Holly Michels Yeah, I saw the same that you did. The majority of reactions on social media have been pretty critical, though I think it is fair to say Twitter and other social media outlets don't fully reflect the state overall. But, you know, looking at this and thinking about it from a journalistic perspective, I think what's challenging about the talk is the moderation felt different than what you might see in an interview with the governor. And that's where I think people on the other side of the aisle from Gianforte wanted a little more questioning when the governor would say something, asking about, 'OK, well, what about this that happened, or this?' And I think it feels a little more challenging just because we don't get a lot of face time interviews directly with the governor.

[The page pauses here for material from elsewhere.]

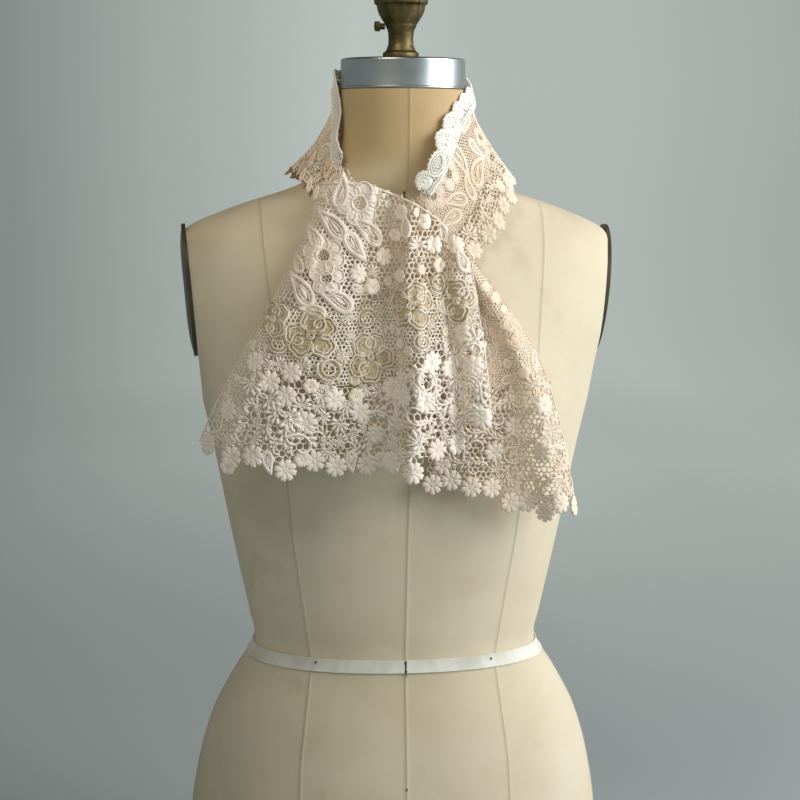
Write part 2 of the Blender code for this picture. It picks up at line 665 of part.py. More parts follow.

You know, it's not specific to Gianforte. It wasn't always easy to get former Gov. Steve Bullock in person. But I think with the Gianforte administration, the has been asking for weekly press conferences since the legislative session, or some sort of regularly scheduled availability, and haven't been successful in that. There are press events the governor does when he's traveling the state, with a short media availability, but it's a much different format than what this was, you know, with a lot of big audience, sort of statewide reach. So I think that's where we see these critiques, as people, you know, maybe were looking to see something more of a press conference where there were questions following up on statements that the governor would make.
Sally Mauk Right. There was very little pushback on anything the governor said. Here's how the governor, Holly, characterized his approach to governing.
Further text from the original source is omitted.